Mr. Editor, what in the world is wrong with the system?? Why is Mary Alice Palacios being indicted for sending law breakers to jail.
They don't go to school, they don't work, the parents can't control them, some of these students will end up in jail and become wards of the state.
I hope she is protected by the good Sammaritan law, because if someone needs protection is this justice of the peace. Not the hoodlums that are to dumb to read and write and plan to live of the system.

Patrick Alcatraz said...

ANONs:...(1.) Public displays of displeasure are commonplac ein this country. You are free to express yourself, as are the cops free to arrest you if a law is violated.
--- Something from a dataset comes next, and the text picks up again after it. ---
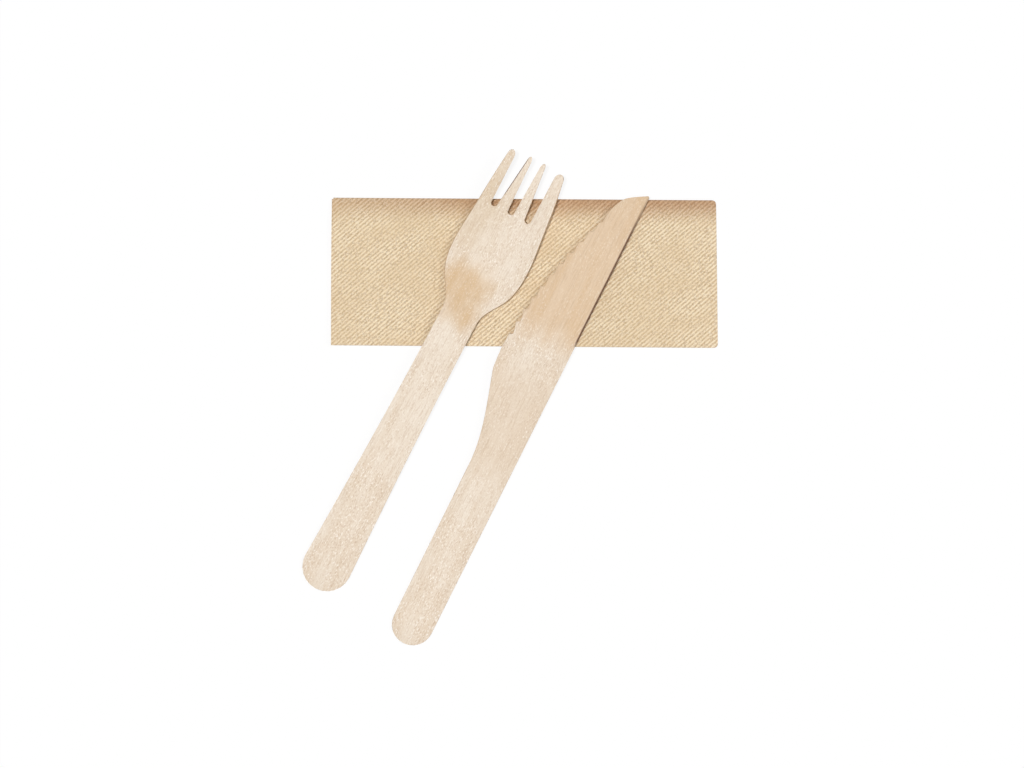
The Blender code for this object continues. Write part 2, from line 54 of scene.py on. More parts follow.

Protester pick these venues because they get a big audience. (2.) Hidalgo Co. Justice of the Peace Mary Alice Palacios may have had good intentions, but the jailing of truant teens for long periods of time is not right. This judge needs to be punished, simple as that. One Corazon Aquino is enough for this God-starved world, wouldn't you say?.. - Editor

Anonymous said...

I say a slap in the hand, maybe a reprimand, but to file felony charges is outrageous.
This truants are hoodlums that belong in jail.
I hope I get called to be a juror in her case. I will personally go and shake her hand.